All day Saturday the air was orange. The evergreen landscape of my rural Washington homestead assumed the sepia cast of Southern California I remember from my time on the coast. It evoked the image of a forbidding pall on the horizon, a warship approaching a hidden breakwater as realization hits that we breathe that shit when we're in port. That's the air we use to stay alive. Fuuuu-uck.
Been pissed off all day about that, both as I wonder about the shit that polluters forced me to breathe, and about the inability of the American public to understand the consequences of the shit for which they routinely vote. Fuuuu-uck-too.

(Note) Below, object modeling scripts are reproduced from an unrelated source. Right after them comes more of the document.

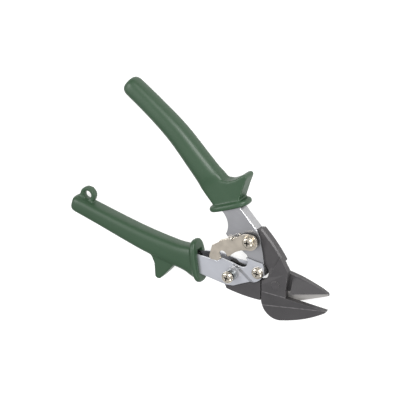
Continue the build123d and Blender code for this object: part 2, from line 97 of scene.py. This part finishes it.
# ---------------------------------------------------------------- material helpers
class Shader:
    """A node material built a step at a time."""

    def __init__(self, name):
        self.material = bpy.data.materials.new(name)
        self.material.use_nodes = True
        self.tree = self.material.node_tree
        self.bsdf = self.tree.nodes["Principled BSDF"]
        self.coords = self.add("ShaderNodeTexCoord").outputs["Object"]

    def add(self, kind, **values):
        node = self.tree.nodes.new(kind)
        for key, value in values.items():
            setattr(node, key, value)
        return node

    def feed(self, socket, value):
        if isinstance(value, bpy.types.NodeSocket):
            self.tree.links.new(value, socket)
        else:
            socket.default_value = value

    def noise(self, scale, detail=3.0, rough=0.5, stretch=(1, 1, 1)):
        mapping = self.add("ShaderNodeMapping")
        mapping.inputs["Scale"].default_value = stretch
        self.feed(mapping.inputs["Vector"], self.coords)
        node = self.add("ShaderNodeTexNoise")
        self.feed(node.inputs["Vector"], mapping.outputs["Vector"])
        node.inputs["Scale"].default_value = scale
        node.inputs["Detail"].default_value = detail
        node.inputs["Roughness"].default_value = rough
        return node.outputs["Fac"]

    def math(self, operation, a, b=0.0, c=0.0):
        node = self.add("ShaderNodeMath", operation=operation)
        for socket, value in zip(node.inputs, (a, b, c)):
            self.feed(socket, value)
        return node.outputs["Value"]

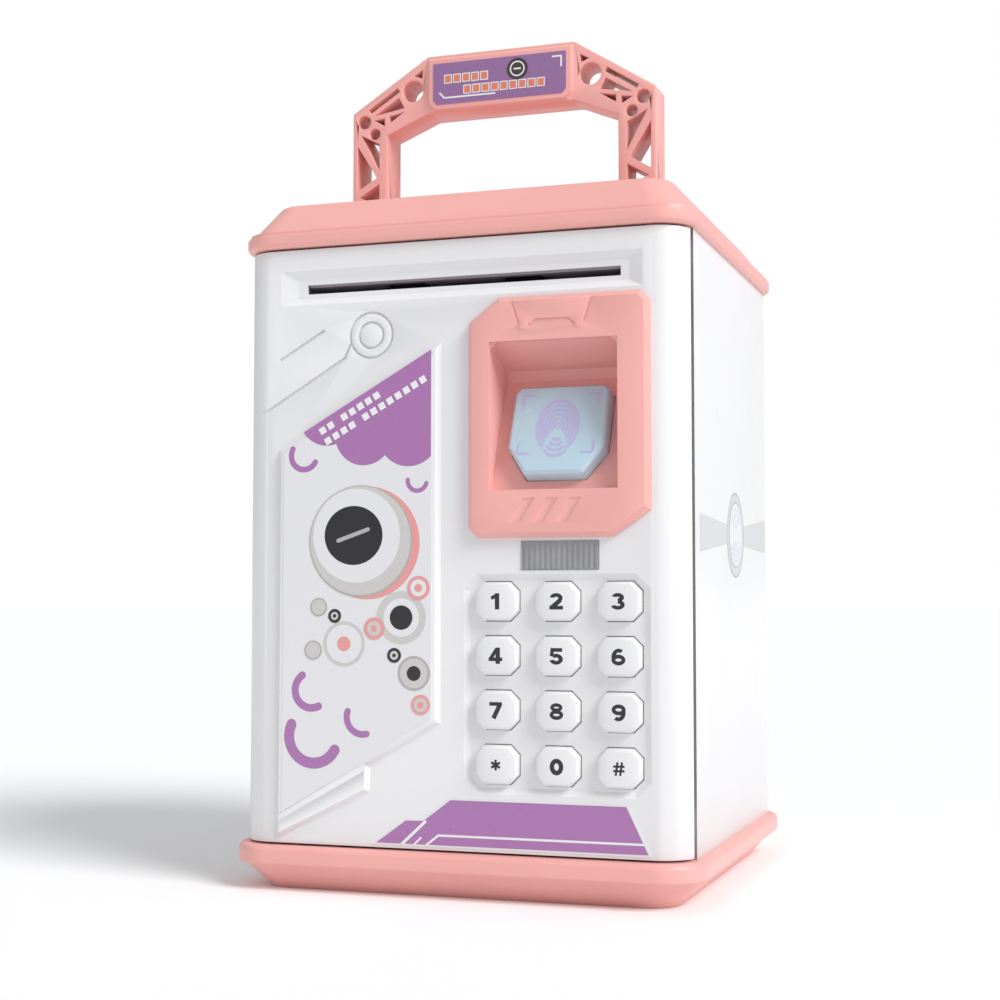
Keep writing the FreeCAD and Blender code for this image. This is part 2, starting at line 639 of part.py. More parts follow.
# ---------------------------------------------------------------- door
def make_door_panel():
    """The white front, wrapped round both corners, with the walls of the works compartment."""
    body = new_body("door_panel")
    height = "body_height - 2 * door_gap"
    wrap = new_sketch(body, "XY_Plane", door_low)
    draw_rounded(wrap, half_width, half_depth, dim.corner_round)
    draw_rounded(wrap, half_width - dim.skin, half_depth - dim.skin, dim.corner_round - dim.skin)
    pad(body, wrap, height)
    cut_prism(body, "XY_Plane", door_high, rectangle(-half_width - 1, half_width + 1, seam_y,
                                                     half_depth + 1), height)
    for bottom in (door_low, door_high - dim.knuckle_height):
        add_discs(body, "XY_Plane", bottom, [(hinge_x, hinge_y)], dim.knuckle_radius, "knuckle_height")
        web = rectangle(hinge_x - dim.knuckle_radius, hinge_x + 1, front + 1.5, hinge_y)
        add_prism(body, "XY_Plane", bottom, web, "knuckle_height")
    walls = new_sketch(body, "XZ_Plane", -front_inside + 0.5)
    draw_rectangle(walls, box_left, box_right, box_low, box_high)
    draw_rectangle(walls, box_left + dim.box_wall, box_right - dim.box_wall,
                   box_low + dim.box_wall, box_high - dim.box_wall)
    pad(body, walls, "box_depth + 0.5", True)
    cut_discs(body, "XY_Plane", door_low, [(hinge_x, hinge_y)], dim.hinge_radius + dim.running_gap,
              "knuckle_height - 4", True)
    cut_discs(body, "XY_Plane", door_high, [(hinge_x, hinge_y)], dim.hinge_radius + dim.running_gap,
              "knuckle_height - 4")
    add_discs(body, "XZ_Plane", -front_inside, raised(COVER_SCREWS, base_line), 2.6, "box_depth", True)
    cut_discs(body, "XZ_Plane", -box_back, raised(COVER_SCREWS, base_line), dim.screw_radius, "9", True)
    add_discs(body, "XZ_Plane", -front_inside, raised(BOARD_POSTS, base_line), 2.2,
              "key_flange + key_travel + membrane_thickness + 0.2", True)
    cut_discs(body, "XZ_Plane", -front_inside - 4.5, raised(BOARD_POSTS, base_line), dim.screw_radius,
              "2", True)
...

We don't get much pollution out here. The particular particulates that killed the sun yesterday are natural, the pall of the Cascade Complex wildfires raging a hundred miles away on the lands of the Confederated Tribes of the Warm Spring Reservation. Nothing much to be pissed off about. But I was. I was off my game all day. And it wasn't until I watched Basic Black: The Lewis Black Story last night on Netflix that it occurred to me that I wasn't pissed, I was scared. Same thing, right?

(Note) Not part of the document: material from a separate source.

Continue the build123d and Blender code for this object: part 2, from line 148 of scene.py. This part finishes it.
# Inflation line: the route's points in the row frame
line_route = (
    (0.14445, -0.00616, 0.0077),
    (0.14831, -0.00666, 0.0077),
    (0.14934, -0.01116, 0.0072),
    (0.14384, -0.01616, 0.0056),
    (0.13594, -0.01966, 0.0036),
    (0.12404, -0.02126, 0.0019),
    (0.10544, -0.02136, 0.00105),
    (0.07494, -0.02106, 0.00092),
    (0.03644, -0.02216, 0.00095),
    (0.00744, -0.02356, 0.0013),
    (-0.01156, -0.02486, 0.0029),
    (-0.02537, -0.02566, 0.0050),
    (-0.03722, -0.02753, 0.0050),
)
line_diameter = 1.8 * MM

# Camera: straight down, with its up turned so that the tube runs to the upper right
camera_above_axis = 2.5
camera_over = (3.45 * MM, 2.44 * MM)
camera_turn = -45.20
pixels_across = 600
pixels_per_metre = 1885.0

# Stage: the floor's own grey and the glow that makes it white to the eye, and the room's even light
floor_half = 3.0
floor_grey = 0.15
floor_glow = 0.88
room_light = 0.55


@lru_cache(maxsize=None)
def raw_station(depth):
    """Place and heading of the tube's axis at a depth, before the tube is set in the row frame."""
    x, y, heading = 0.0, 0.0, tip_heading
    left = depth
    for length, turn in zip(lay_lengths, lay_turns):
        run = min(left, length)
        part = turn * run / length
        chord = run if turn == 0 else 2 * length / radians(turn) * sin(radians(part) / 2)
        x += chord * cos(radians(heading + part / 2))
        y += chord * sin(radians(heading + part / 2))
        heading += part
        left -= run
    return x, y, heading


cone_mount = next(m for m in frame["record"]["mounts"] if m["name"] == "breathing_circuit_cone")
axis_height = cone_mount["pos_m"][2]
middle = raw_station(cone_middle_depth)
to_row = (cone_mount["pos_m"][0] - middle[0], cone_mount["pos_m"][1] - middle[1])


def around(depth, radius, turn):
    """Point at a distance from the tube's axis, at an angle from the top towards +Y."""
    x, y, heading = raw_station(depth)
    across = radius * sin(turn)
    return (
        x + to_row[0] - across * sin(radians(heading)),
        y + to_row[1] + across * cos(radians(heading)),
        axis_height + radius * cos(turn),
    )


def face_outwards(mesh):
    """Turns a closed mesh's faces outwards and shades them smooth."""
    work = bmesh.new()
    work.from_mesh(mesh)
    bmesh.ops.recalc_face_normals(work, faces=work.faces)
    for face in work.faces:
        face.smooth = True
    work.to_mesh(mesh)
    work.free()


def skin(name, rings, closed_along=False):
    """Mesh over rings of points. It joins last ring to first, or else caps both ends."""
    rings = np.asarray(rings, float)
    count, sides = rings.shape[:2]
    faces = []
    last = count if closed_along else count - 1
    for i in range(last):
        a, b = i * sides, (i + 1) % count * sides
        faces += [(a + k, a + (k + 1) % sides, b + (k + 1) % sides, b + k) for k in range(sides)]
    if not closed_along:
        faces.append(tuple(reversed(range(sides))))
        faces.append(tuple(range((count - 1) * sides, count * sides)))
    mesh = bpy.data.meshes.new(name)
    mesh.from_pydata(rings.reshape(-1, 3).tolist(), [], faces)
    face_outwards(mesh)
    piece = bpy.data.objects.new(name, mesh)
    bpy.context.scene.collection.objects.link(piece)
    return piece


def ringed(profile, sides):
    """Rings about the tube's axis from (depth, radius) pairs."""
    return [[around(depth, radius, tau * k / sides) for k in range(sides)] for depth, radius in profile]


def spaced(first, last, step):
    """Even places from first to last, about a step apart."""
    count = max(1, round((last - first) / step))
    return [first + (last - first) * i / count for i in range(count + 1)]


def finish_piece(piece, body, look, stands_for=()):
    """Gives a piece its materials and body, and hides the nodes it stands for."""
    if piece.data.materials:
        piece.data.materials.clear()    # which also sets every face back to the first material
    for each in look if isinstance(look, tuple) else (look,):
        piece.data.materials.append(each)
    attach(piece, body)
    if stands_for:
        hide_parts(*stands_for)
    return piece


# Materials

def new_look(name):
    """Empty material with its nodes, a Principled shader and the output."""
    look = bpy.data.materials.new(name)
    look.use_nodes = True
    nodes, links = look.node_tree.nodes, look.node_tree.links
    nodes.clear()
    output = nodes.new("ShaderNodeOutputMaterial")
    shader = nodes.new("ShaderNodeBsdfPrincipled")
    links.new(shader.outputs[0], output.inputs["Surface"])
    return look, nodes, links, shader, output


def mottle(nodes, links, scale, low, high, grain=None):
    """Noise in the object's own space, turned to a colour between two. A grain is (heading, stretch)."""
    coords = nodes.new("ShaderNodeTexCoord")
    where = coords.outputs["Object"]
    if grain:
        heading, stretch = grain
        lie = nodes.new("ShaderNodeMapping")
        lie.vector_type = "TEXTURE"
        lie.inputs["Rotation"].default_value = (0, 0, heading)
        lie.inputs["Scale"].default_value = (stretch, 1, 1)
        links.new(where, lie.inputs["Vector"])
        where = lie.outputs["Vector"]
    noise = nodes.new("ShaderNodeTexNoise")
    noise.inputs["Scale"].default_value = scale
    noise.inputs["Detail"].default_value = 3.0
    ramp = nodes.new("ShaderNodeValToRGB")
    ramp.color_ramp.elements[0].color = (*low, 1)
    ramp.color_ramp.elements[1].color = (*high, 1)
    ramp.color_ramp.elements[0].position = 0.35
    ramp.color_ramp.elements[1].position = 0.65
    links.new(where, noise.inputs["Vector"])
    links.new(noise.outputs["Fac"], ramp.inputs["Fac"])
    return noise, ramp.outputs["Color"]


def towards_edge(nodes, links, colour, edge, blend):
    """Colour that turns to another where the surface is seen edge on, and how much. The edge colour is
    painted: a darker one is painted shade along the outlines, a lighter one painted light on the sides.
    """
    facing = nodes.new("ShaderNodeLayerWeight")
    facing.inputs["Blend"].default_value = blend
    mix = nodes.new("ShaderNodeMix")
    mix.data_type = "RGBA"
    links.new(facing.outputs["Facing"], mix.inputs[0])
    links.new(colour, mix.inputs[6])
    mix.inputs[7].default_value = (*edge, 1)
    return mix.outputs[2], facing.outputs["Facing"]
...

I'm pissed all the time, these days. For years now, I read the paper and then I want to go punch a unicorn in the face. Anything to get it out. Why? Fuck, goddammit, why! That's my internal monologue, like always. Pissed off and fucking impotent. Shit.
And then, as I'm watching Lewis Black in all these little vignettes that document the life of a guy who's been consistently pissed off since Reagan, a mini-epiphany slapped me upside the head, and something I read a bit ago came back to me. It's not that we're impotent, it's that we're humping the wrong leg. We've got so many things pissing us off, scaring the shit out of us, so many issues on which it really does seem we're losing for not winning, that we maybe didn't notice that every once in a while we score a hit on them as well.
The reaction of platinum plated novelty dog turd and former head of AIG, Harvey Golub, to Warren Buffett's not even remotely controversial op-ed explaining that the word "shared" in shared sacrifice sort of implies that all the pain won't be borne by the poors clued me in. My grandpa used to tell me that you could know what a man was scared of by what pissed him off. Harvey Golub is scared that people might realize that the rich aren't going to wither and die if they have to pay taxes commensurate with their good fortune. Not even close. Harvey doesn't want reg'ler folk in middle America to know that.
This probably isn't coming as a revelation to anyone, but once I realized that the things pissing me off the most had to do with how poorly Americans are at critical thinking, I started seeing it everywhere. Obama loyalists who blast even the mildest criticism of the president are scared that people will pick up on it and it might taint their opinion of him. Public sector workers will most rikki-tik eat your head if you even begin to criticize their pay or benefits because we can't afford to lose what little we have, even as many of us are frustrated with the inefficiency and waste we see all around us.
It works the same with wingnuts, and it very well could be their Achilles heel. For instance...
Tax policy - They're very angry about, "Half of all Americans pay no Federal income tax." Grr! They're afraid that the average American will find out that actually, half of all workers, not half of all Americans, pay no Federal income tax. Because then, the discussion goes from being an insinuation that welfare queens are sucking at the teat to, "why the hell are people working and still not making enough money to, you know, buy food?"
Healthcare - They're angry about, "America has the best healthcare system in the world!" They're afraid that the average American will discover, "Only for the rich." Why? Because Americans overwhelmingly believe that healthcare is a fundamental human right. Put it before them that 45,000 poor people are dying every year from lack of access to healthcare, and the average American says we should definitely do something about that.
Jobs - They're angry that every responsible solution to our unemployment crisis involves raising taxes on the rich because, "Job creators!" They're afraid that middle-income Americans will find out that the only thing that can create jobs is demand, and that requires spending, which requires money, which means either borrowing it or taxing it. Companies don't hire when there's not enough work to justify it, no matter how many tax breaks you throw at them.
These were just a sample, and by no means an exhaustive one. They're representative of the things wingnuts are most incensed about, which makes them low hanging fruit for this diary, but the method works pretty well for just about any of their talking points. Find the thing about which they demonstrate inexplicable ire. Listen for the thing they leave out of their recitation of the facts. Voila! The sum of their fears.